Agora, a sociedade fica
“ba-ban-do...” quando veem essas mesmas
mulheres na posição de liderança. Dessa análise, porém, não cabe a questão do
talento musical, nem de rimas ricas ou qualquer outro elemento que enalteça a
música ao patamar de “qualidade”. Nesse momento, a palavra que mais se encaixa
é “representação”. A canção de Anita, bem como outras do gênero, denota um
fenômeno novo no país: a transgressão sexual da mulher na música. Por que
sexual? Muito simples. Nossas garotas são educadas desde cedo a não sentirem
prazer. A ficarem em segundo plano no ato sexual, onde o homem ainda domina. Por
isso, elas ficaram cansadas dessa vida musical a qual elas são cantadas e não
podem ser representadas por elas mesmas. Cantadas por homens que muitas vezes
as tratam como “Cachorras”, “Potrancas”, “Tchutchucas” e outros neologismos do gênero, geralmente diminuindo
o poder feminino das relações com os seus parceiros. Elas, entretanto, preferem
agora serem representadas como “Poderosas”, que de fato são.
Ai muitos vão se
questionar: “e o Bonde Das maravilhas?!
Aquilo é música que se preste? Um monte de garotas fazendo posições
aerodinâmicas, mais parecendo dançarinas de Pole dance em casas eróticas?! E
eu vou responder que sim, aquilo é música sim, mesmo que, inquestionavelmente
apresente um lado danoso para a sociedade. Sem tentar me contradizer, sei bem
como é periculoso, para uma sociedade com tantos problemas com o sexo como a
nossa, propagar músicas desse teor. Não desconsidero isso. Porém, fazendo outra
análise, é perceptível que o que elas fazem nessa e em outras canções do mesmo
grupo, é subverter um sistema sexual onde elas eram condicionadas a se
sensualizar para os homens. Ou seja, elas eram reproduzidas a partir de um
enfoque masculino, que geralmente observam as mulheres como pedaços de carne. E
isso mudou? Não, em parte, mas agora elas dominam a questão e se expõe da
maneira que elas quiserem e os homens ficaram em segundo plano. Cabe, então,
dizer que o “cara” não é mais eu, e sim elas.
Tudo isso numa época de
bastante ascensão feminina na sociedade.

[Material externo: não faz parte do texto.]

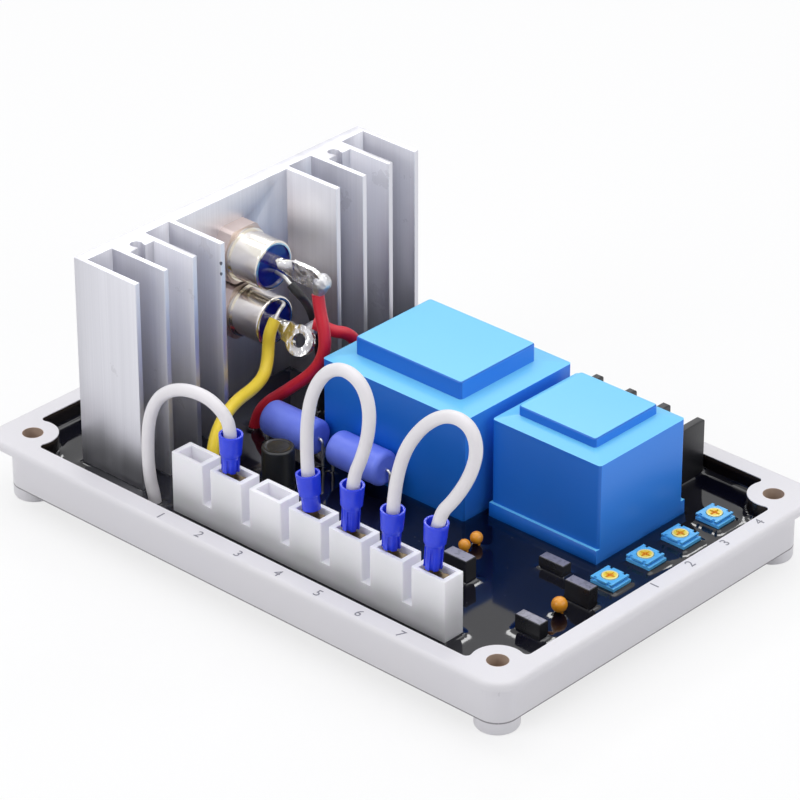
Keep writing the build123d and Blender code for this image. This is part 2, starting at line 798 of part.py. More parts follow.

No Brasil, por exemplo, elas estão em
destaque em várias áreas e assumem até a liderança política do país. Todos esses
avanços eram impossíveis de se imaginar, numa nação que ficou em choque com o
aparecimento da minissaia e do biquíni, em outrora, onde até o voto era
restrito a atmosfera masculina. Por essa razão, consigo fazer uma singela
comparação entre Anita e a polêmica cantora internacional Madonna, (claro
guardando as devidas proporções entre elas). Explicando melhor, Madonna ficou
conhecida mundialmente por subverter um sistema onde a mulher sempre foi
colocada em segundo, quiçá terceiro plano. Então, o que esta cantora fez? Mexeu
com o tema, do qual a sociedade proibia (e ainda proíbe) as mulheres de se
manifestarem: o sexo. Exacerbadamente, com danças sensuais, dúbias e
provocativas, Madonna disse não a toda essa imposição e enfrentou a fúria da
sociedade por isso. Mesmo assim não se abateu e acabou se consolidando como uma
das maiores artistas do mundo. E Anita? Ela está fazendo isso a nível nacional,
porém numa época onde a liberdade feminina e social não é tão fechada como há
20 ou 30 anos atrás. E avisa: “se não
está mais a vontade, sai por onde tem...”
Até onde isso tudo vai,
ninguém sabe. O que se sabe, e se vê, são meninas-mulheres rompendo um sistema
de conduta sexual e expondo suas vontades para essa sociedade recalcada no
tocante ao sexo e suas variantes. Pode não ser a maneira mais correta, digna e
salutar de falar de si mesmas, mas foi uma das poucas que elas encontraram para
ecoar o que sentiam e sentem sobre esse assunto. Na verdade, o problema todo não
está na música, no rebolado dessas canções, nem tão pouco no perigo que elas
podem vir representar. O real problema se encontra na educação sexual ensinada
e perpetuada pela nossa sociedade. Enquanto o povo não encarar o sexo como algo
comum entre as pessoas, vamos continuar vendo homens e mulheres expondo suas
fantasias, ou criando essas, da forma que acharem mais convenientes. E nada
melhor do que a música para fixar isso, já que ela gruda em nossa mente e
acabamos nos deixando levar por ela. Então, diante de tudo isso, só nos resta
nos render as ameaças positivas de Anita, pois ela avisa “meu exército é pesado e a gente tem poder” e eu não quero correr o
risco de me ferir nessa batalha. Você quer?